My husband, Nick, is also in his mid-twenties. He is two years older than I am. My husband and I have been married for 5.5 years, but we have known each other for over ten years. Our families knew each other before we had even met so we have quite a bit of history despite how young we both were when we got married (I was eighteen at the time). Currently, he is a Security Forces member in the Air Force, but by July of 2015 he will no longer be enlisted. He plans to continue in the civilian police force. I will talk more about this in later posts as this is a topic that weighs heavily on my mind.

MY SON…


My son’s name is Cooper and he is 4.5 months old. I love being a mother. It’s so much more fun than I had anticipated and it makes me smile just talking about him. He makes my life so much more difficult, but he is totally worth it. Before I got pregnant I was never one to do much research on anything, at least not in depth.
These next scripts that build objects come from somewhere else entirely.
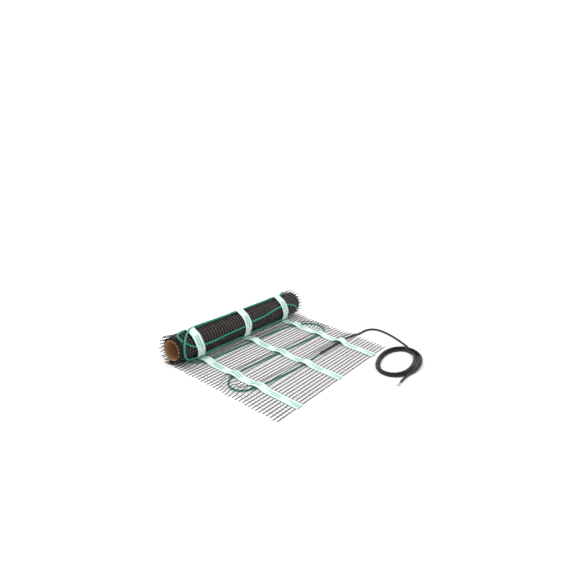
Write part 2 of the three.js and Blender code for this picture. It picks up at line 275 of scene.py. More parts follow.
LAID_ROUTE = FLAT_ROUTE[4:]  # past the rise to the sleeve

SHEET_RADIUS = 38.3  # mm, where lengths along the sheet are true
WRAP_RADIUS = 40.1  # mm, centre of the cable on the roll
RUN_PITCH = 88
RUN_END = 193
BEND_REACH = 39
BEND_STEPS = 12
WOUND_RUNS = [31, 119, 211]


def on_roll(x, s, radius=WRAP_RADIUS):
    point = roll_point(s / SHEET_RADIUS, radius * MM)
    return Vector((x * MM, point.y, point.z))


def wound_bend(s):
    """The bend at the roll's right end, from the run at length s to the next one."""
    points = []
    for i in range(BEND_STEPS + 1):
        a = math.pi * i / BEND_STEPS
        x = RUN_END + BEND_REACH * math.sin(a)
        points.append(on_roll(x, s + RUN_PITCH / 2 * (1 - math.cos(a))))
    return points


def wound_route():
    first, second, third = WOUND_RUNS
    return [
        on_roll(-RUN_END - 27, first - 10),
        on_roll(-RUN_END - 19, first - 4),
        on_roll(-RUN_END - 9, first - 0.8),
        *(on_roll(x, first) for x in (-RUN_END, -90, 20, 120)),
        *wound_bend(first),
        *(on_roll(x, second + 1.2 * math.sin(x / 40)) for x in (120, 20, -90)),
        *(on_roll(x, s, WRAP_RADIUS + 1.2) for x, s in LEFT_LOOP),
        *(on_roll(x, third) for x in (-90, 20, 120, RUN_END)),
        on_roll(RUN_END + 12, third + 1),
        on_roll(RUN_END + 22, third + 3.5),
    ]


# The bend that stands out at the roll's left end: x and length round the roll
LEFT_LOOP = [
    (-193, 120), (-203, 126), (-218, 136), (-230, 146), (-239, 157), (-244, 168), (-244, 178),
    (-240, 188), (-230, 198), (-214, 207), (-193, 211),
]

INNER_RADIUS = 35.4  # mm, centre of the cable under the outer turn
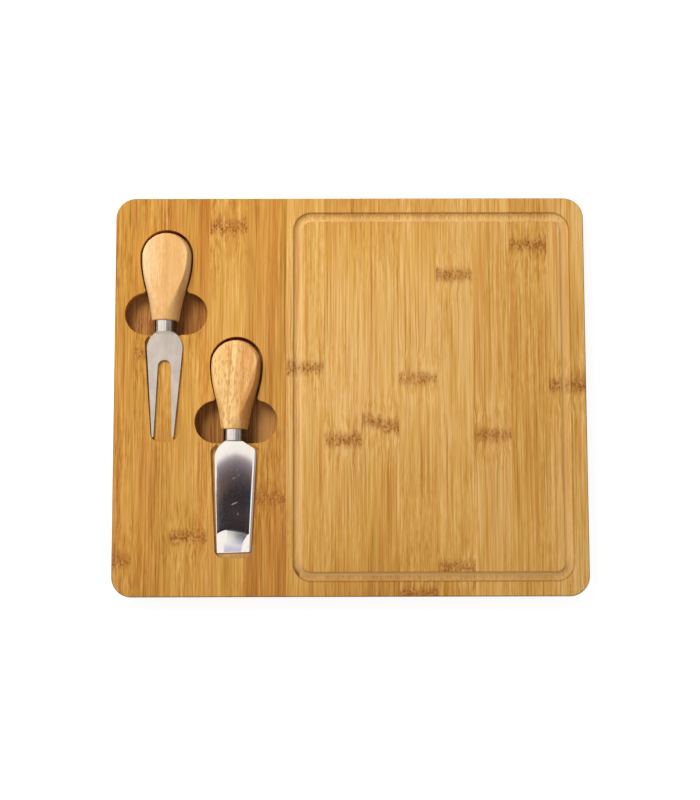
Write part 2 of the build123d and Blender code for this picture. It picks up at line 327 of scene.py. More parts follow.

Since about halfway through my pregnancy I have become a lot more informed on topics concerning my child. I will be talking more about him in future posts, giving updates on how he’s growing and learning and on topics that relate to infants/children/parenthood.


Alright, now that I have given you a little insight into my life, please feel free to say hello and introduce yourself if you wish.

À bientôt! :]
A family portrait taken when Cooper was 2 weeks old.